We also will gripe like crazy when the high temperature is 32 degrees and the wind is blowing at about 40 mph. The first nip in the air, however, does something to our psyche and makes us yearn for autumn leaves, hot cider and caramel apples.

 

 

I love this time of the year. The autumnal crispness in the air is something we wish could be bottled and pulled out on a sweltering night in the middle of dog days.

 

 

The season also brings us to mountain fairs and festivals. We act as if we’ve never seen a Mason jar filled with sorghum syrup or have ever tasted a boiled peanut. The ritual is repeated yearly.

 

 

It must get more appealing when you get older. The road to the mountains is filled with silver-haired folks in their Buicks and Mercurys. Many of them venture to the same hotel or inn, eat at the same restaurants and, in previous years, bought gas at the same stations. Let’s hope that gas situation continues to get better.

 

 

As I inch closer to reaching that point of crossing over the Jordan River, I find myself yearning for that drive to the mountains.

 

 

We don’t have any little kids at home, but we’ll still go and buy a pumpkin.

 

 

I don’t want to get in a debate about how this world started.

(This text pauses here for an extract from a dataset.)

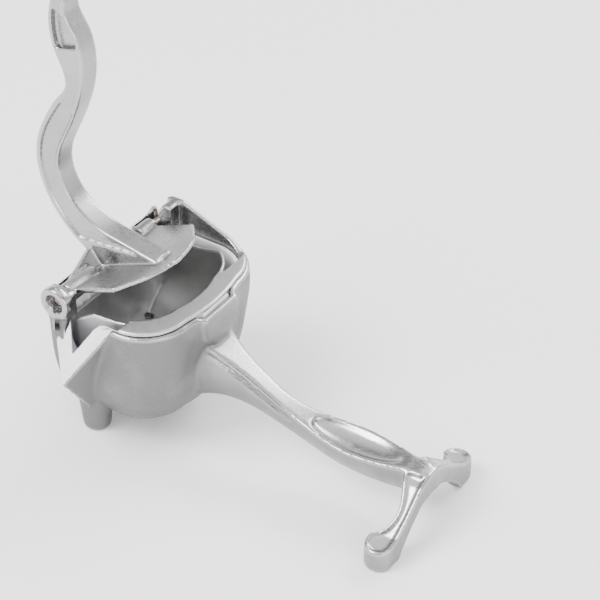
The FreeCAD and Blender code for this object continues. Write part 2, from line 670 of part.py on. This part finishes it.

But when I venture to a mountain vista and look out at the incredible shapes of the sprawling peaks, the colors of the changing leaves and the flowing creeks and rivers down in the valley, I can’t help but believe it didn’t happen by accident.

 

 

We are really fortunate to live in a place where we have changing seasons and spectacular scenery.

 

 

If you live in some parts of the West, the landscape doesn’t change very much.

 

 

They have two temperatures, hot and hotter, with two levels of humidity, dry and drier.

 

 

I’ve been to Arizona and folks use cacti for landscaping.

 

 

About the only thing a cactus is good for is providing a backdrop for your souvenir picture. If you stand in front of a cactus, they’ll know where you’ve been.

 

 

Somewhere in the great pile of family pictures is a shot of me and my brother standing in Cherokee, N.C., next to a guy wearing an Indian headdress. We’re holding genuine rubber Indian tomahawks that were made by tribal leaders in Japan. It’s a mountain thing.

 

 

For whatever makes us love it, we welcome fall. Enjoy it while it’s here.